▶ _WHAT TO WORK ON_:
Each entry below is to be extracted exactly.

▶ _EXCERPTED RECORDS_:
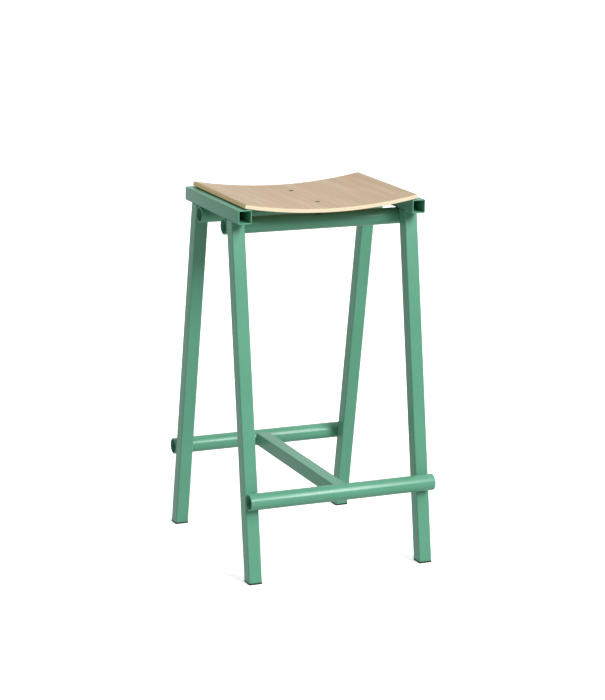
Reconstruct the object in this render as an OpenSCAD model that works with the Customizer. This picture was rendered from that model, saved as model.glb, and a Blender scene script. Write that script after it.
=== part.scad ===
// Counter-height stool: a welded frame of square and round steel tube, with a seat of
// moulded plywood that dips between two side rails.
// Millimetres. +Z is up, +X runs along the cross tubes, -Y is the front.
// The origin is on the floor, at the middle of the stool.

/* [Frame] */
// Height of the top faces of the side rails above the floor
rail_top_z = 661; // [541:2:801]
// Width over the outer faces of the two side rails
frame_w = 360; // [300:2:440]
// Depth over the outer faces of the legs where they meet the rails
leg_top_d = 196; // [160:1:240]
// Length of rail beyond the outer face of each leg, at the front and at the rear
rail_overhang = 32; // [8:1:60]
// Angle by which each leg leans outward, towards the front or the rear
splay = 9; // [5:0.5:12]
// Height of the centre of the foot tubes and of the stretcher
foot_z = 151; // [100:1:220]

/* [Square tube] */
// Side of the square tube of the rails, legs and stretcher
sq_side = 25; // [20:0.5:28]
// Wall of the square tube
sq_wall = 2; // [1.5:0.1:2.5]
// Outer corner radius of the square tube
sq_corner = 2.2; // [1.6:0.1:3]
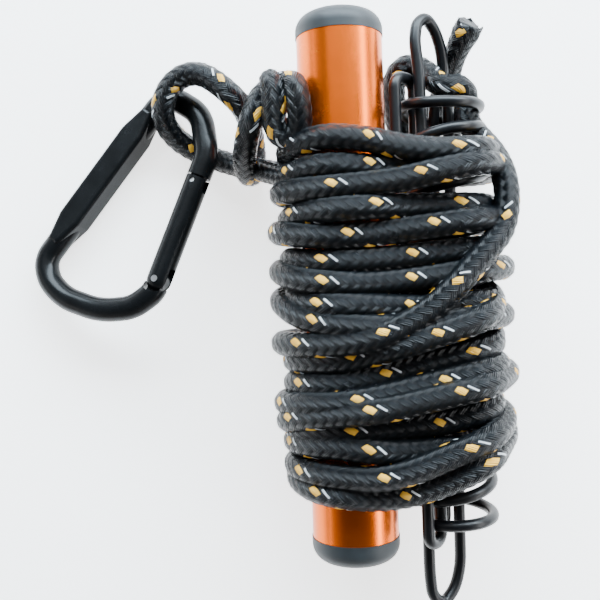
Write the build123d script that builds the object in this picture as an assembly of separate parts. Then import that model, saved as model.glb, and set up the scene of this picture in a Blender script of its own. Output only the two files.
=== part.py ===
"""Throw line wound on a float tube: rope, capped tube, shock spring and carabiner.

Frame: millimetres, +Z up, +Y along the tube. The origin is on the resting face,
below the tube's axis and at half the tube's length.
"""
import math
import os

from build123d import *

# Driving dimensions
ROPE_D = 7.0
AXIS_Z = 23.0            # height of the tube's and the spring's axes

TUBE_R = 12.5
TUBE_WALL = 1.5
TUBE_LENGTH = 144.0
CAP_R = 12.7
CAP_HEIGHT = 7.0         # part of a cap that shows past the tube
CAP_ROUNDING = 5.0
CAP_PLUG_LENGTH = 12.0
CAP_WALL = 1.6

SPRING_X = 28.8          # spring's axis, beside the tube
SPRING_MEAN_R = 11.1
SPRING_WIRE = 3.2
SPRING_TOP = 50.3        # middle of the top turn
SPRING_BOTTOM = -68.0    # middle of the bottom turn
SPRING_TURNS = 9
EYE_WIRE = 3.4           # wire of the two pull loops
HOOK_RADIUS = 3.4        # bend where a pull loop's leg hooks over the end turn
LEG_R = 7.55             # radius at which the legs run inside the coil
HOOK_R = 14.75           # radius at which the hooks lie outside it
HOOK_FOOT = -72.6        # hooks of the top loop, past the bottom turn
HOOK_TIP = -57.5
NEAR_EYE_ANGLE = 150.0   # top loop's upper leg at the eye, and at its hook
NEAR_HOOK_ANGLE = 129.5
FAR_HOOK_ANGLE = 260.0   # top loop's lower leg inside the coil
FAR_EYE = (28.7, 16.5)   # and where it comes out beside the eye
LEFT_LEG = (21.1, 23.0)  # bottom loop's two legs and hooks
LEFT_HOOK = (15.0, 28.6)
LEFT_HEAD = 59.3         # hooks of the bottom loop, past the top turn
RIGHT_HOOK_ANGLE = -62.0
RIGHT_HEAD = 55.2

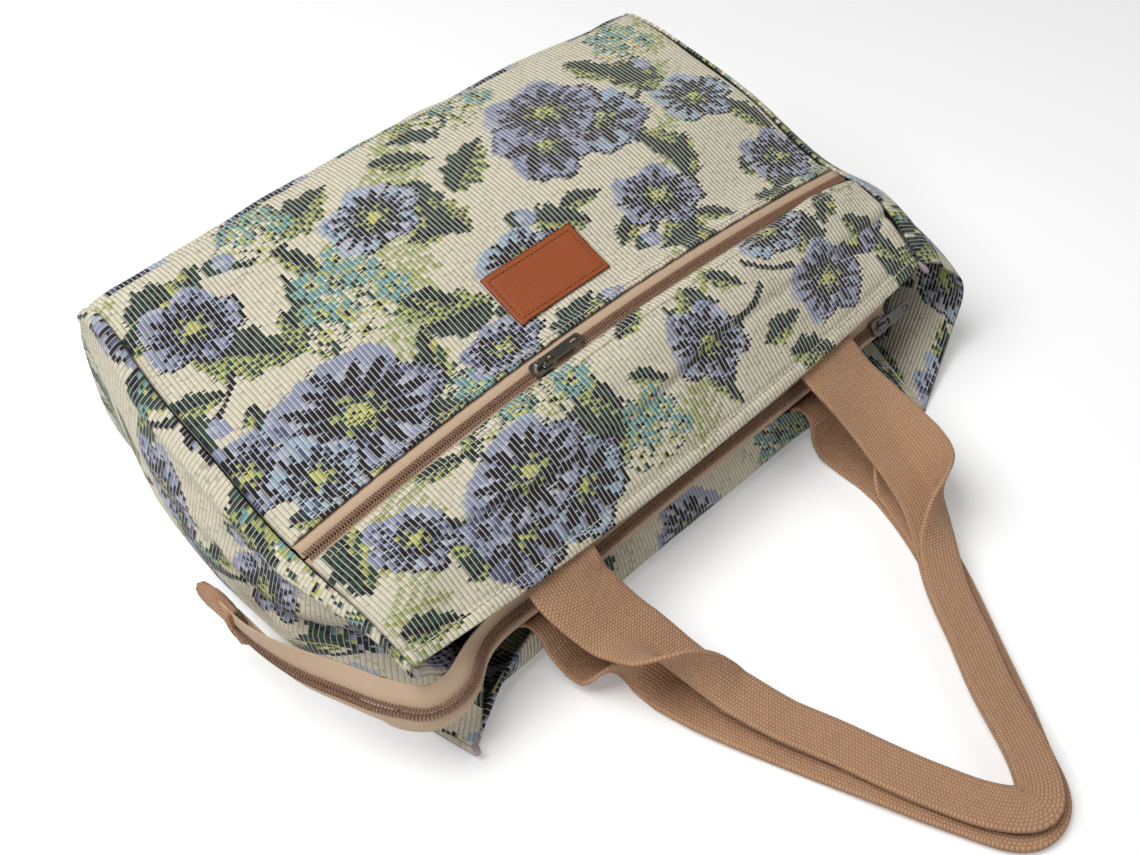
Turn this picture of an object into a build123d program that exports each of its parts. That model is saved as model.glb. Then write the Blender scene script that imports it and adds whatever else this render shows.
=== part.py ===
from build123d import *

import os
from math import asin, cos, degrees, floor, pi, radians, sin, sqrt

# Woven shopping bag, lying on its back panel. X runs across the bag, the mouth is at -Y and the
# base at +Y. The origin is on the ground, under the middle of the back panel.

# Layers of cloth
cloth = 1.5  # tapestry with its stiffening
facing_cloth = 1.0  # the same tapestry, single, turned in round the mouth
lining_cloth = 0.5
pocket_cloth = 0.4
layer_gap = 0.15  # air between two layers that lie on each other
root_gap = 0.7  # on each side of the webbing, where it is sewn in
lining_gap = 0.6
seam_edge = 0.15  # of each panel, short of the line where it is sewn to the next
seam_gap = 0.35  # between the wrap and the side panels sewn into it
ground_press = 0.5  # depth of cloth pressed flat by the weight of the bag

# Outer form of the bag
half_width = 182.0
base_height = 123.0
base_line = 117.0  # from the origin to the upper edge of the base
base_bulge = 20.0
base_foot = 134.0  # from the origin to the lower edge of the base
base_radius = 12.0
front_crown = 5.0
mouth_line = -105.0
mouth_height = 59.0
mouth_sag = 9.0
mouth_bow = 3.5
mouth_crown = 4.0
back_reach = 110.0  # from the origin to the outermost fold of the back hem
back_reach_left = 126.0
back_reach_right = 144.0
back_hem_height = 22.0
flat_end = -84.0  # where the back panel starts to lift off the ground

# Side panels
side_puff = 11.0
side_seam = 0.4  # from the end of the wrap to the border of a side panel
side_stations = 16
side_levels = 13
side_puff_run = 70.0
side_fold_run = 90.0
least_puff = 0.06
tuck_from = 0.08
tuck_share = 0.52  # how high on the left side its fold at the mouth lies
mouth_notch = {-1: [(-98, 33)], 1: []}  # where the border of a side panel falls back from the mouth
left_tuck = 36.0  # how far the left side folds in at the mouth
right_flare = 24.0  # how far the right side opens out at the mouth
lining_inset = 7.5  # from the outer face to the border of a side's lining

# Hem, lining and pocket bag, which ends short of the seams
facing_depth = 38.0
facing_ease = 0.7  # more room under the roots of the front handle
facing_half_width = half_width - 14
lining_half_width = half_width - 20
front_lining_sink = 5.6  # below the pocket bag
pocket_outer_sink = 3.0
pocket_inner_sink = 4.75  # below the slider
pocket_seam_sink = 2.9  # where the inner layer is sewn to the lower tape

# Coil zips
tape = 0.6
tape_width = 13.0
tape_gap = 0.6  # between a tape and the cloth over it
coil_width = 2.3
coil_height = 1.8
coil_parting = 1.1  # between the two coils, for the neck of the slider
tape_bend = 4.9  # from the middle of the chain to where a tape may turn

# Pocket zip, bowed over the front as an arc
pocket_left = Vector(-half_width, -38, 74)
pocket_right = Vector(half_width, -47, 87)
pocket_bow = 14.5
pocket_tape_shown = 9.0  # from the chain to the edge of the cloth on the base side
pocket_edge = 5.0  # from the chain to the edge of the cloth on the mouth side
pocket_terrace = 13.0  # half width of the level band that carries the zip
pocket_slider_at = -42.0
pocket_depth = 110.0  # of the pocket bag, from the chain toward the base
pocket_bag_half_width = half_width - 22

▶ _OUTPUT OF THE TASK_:
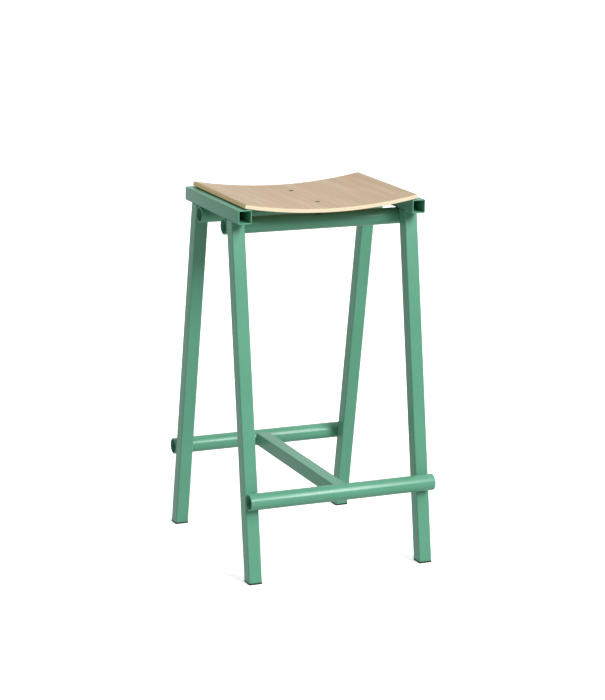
Reconstruct the object in this render as an OpenSCAD model that works with the Customizer. This picture was rendered from that model, saved as model.glb, and a Blender scene script. Write that script after it.
=== part.scad ===
// Counter-height stool: a welded frame of square and round steel tube, with a seat of
// moulded plywood that dips between two side rails.
// Millimetres. +Z is up, +X runs along the cross tubes, -Y is the front.
// The origin is on the floor, at the middle of the stool.

/* [Frame] */
// Height of the top faces of the side rails above the floor
rail_top_z = 661; // [541:2:801]
// Width over the outer faces of the two side rails
frame_w = 360; // [300:2:440]
// Depth over the outer faces of the legs where they meet the rails
leg_top_d = 196; // [160:1:240]
// Length of rail beyond the outer face of each leg, at the front and at the rear
rail_overhang = 32; // [8:1:60]
// Angle by which each leg leans outward, towards the front or the rear
splay = 9; // [5:0.5:12]
// Height of the centre of the foot tubes and of the stretcher
foot_z = 151; // [100:1:220]

/* [Square tube] */
// Side of the square tube of the rails, legs and stretcher
sq_side = 25; // [20:0.5:28]
// Wall of the square tube
sq_wall = 2; // [1.5:0.1:2.5]
// Outer corner radius of the square tube
sq_corner = 2.2; // [1.6:0.1:3]
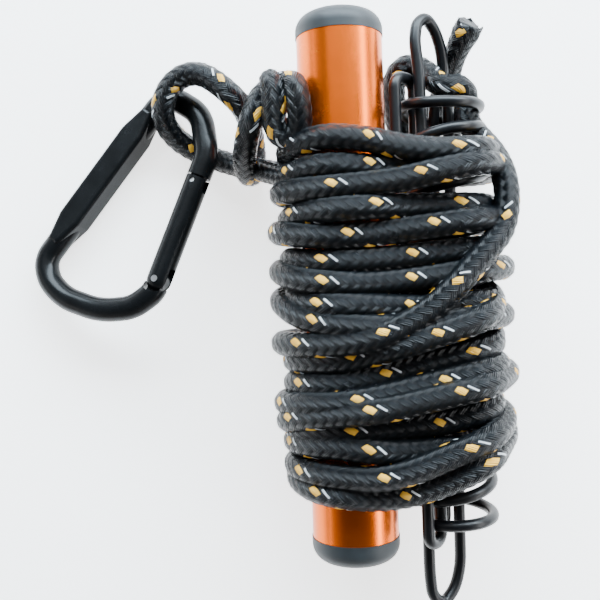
Write the build123d script that builds the object in this picture as an assembly of separate parts. Then import that model, saved as model.glb, and set up the scene of this picture in a Blender script of its own. Output only the two files.
=== part.py ===
"""Throw line wound on a float tube: rope, capped tube, shock spring and carabiner.

Frame: millimetres, +Z up, +Y along the tube. The origin is on the resting face,
below the tube's axis and at half the tube's length.
"""
import math
import os

from build123d import *

# Driving dimensions
ROPE_D = 7.0
AXIS_Z = 23.0            # height of the tube's and the spring's axes

TUBE_R = 12.5
TUBE_WALL = 1.5
TUBE_LENGTH = 144.0
CAP_R = 12.7
CAP_HEIGHT = 7.0         # part of a cap that shows past the tube
CAP_ROUNDING = 5.0
CAP_PLUG_LENGTH = 12.0
CAP_WALL = 1.6

SPRING_X = 28.8          # spring's axis, beside the tube
SPRING_MEAN_R = 11.1
SPRING_WIRE = 3.2
SPRING_TOP = 50.3        # middle of the top turn
SPRING_BOTTOM = -68.0    # middle of the bottom turn
SPRING_TURNS = 9
EYE_WIRE = 3.4           # wire of the two pull loops
HOOK_RADIUS = 3.4        # bend where a pull loop's leg hooks over the end turn
LEG_R = 7.55             # radius at which the legs run inside the coil
HOOK_R = 14.75           # radius at which the hooks lie outside it
HOOK_FOOT = -72.6        # hooks of the top loop, past the bottom turn
HOOK_TIP = -57.5
NEAR_EYE_ANGLE = 150.0   # top loop's upper leg at the eye, and at its hook
NEAR_HOOK_ANGLE = 129.5
FAR_HOOK_ANGLE = 260.0   # top loop's lower leg inside the coil
FAR_EYE = (28.7, 16.5)   # and where it comes out beside the eye
LEFT_LEG = (21.1, 23.0)  # bottom loop's two legs and hooks
LEFT_HOOK = (15.0, 28.6)
LEFT_HEAD = 59.3         # hooks of the bottom loop, past the top turn
RIGHT_HOOK_ANGLE = -62.0
RIGHT_HEAD = 55.2

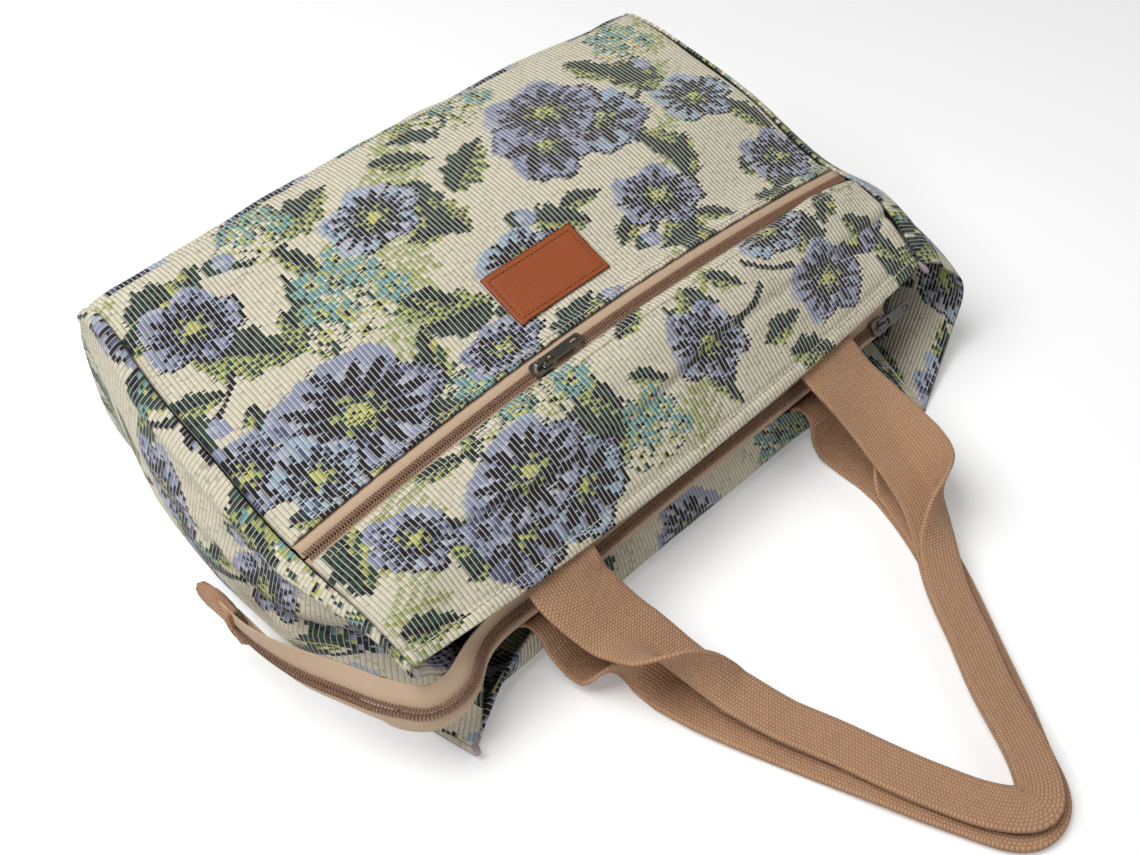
Turn this picture of an object into a build123d program that exports each of its parts. That model is saved as model.glb. Then write the Blender scene script that imports it and adds whatever else this render shows.
=== part.py ===
from build123d import *

import os
from math import asin, cos, degrees, floor, pi, radians, sin, sqrt

# Woven shopping bag, lying on its back panel. X runs across the bag, the mouth is at -Y and the
# base at +Y. The origin is on the ground, under the middle of the back panel.

# Layers of cloth
cloth = 1.5  # tapestry with its stiffening
facing_cloth = 1.0  # the same tapestry, single, turned in round the mouth
lining_cloth = 0.5
pocket_cloth = 0.4
layer_gap = 0.15  # air between two layers that lie on each other
root_gap = 0.7  # on each side of the webbing, where it is sewn in
lining_gap = 0.6
seam_edge = 0.15  # of each panel, short of the line where it is sewn to the next
seam_gap = 0.35  # between the wrap and the side panels sewn into it
ground_press = 0.5  # depth of cloth pressed flat by the weight of the bag

# Outer form of the bag
half_width = 182.0
base_height = 123.0
base_line = 117.0  # from the origin to the upper edge of the base
base_bulge = 20.0
base_foot = 134.0  # from the origin to the lower edge of the base
base_radius = 12.0
front_crown = 5.0
mouth_line = -105.0
mouth_height = 59.0
mouth_sag = 9.0
mouth_bow = 3.5
mouth_crown = 4.0
back_reach = 110.0  # from the origin to the outermost fold of the back hem
back_reach_left = 126.0
back_reach_right = 144.0
back_hem_height = 22.0
flat_end = -84.0  # where the back panel starts to lift off the ground

# Side panels
side_puff = 11.0
side_seam = 0.4  # from the end of the wrap to the border of a side panel
side_stations = 16
side_levels = 13
side_puff_run = 70.0
side_fold_run = 90.0
least_puff = 0.06
tuck_from = 0.08
tuck_share = 0.52  # how high on the left side its fold at the mouth lies
mouth_notch = {-1: [(-98, 33)], 1: []}  # where the border of a side panel falls back from the mouth
left_tuck = 36.0  # how far the left side folds in at the mouth
right_flare = 24.0  # how far the right side opens out at the mouth
lining_inset = 7.5  # from the outer face to the border of a side's lining

# Hem, lining and pocket bag, which ends short of the seams
facing_depth = 38.0
facing_ease = 0.7  # more room under the roots of the front handle
facing_half_width = half_width - 14
lining_half_width = half_width - 20
front_lining_sink = 5.6  # below the pocket bag
pocket_outer_sink = 3.0
pocket_inner_sink = 4.75  # below the slider
pocket_seam_sink = 2.9  # where the inner layer is sewn to the lower tape

# Coil zips
tape = 0.6
tape_width = 13.0
tape_gap = 0.6  # between a tape and the cloth over it
coil_width = 2.3
coil_height = 1.8
coil_parting = 1.1  # between the two coils, for the neck of the slider
tape_bend = 4.9  # from the middle of the chain to where a tape may turn

# Pocket zip, bowed over the front as an arc
pocket_left = Vector(-half_width, -38, 74)
pocket_right = Vector(half_width, -47, 87)
pocket_bow = 14.5
pocket_tape_shown = 9.0  # from the chain to the edge of the cloth on the base side
pocket_edge = 5.0  # from the chain to the edge of the cloth on the mouth side
pocket_terrace = 13.0  # half width of the level band that carries the zip
pocket_slider_at = -42.0
pocket_depth = 110.0  # of the pocket bag, from the chain toward the base
pocket_bag_half_width = half_width - 22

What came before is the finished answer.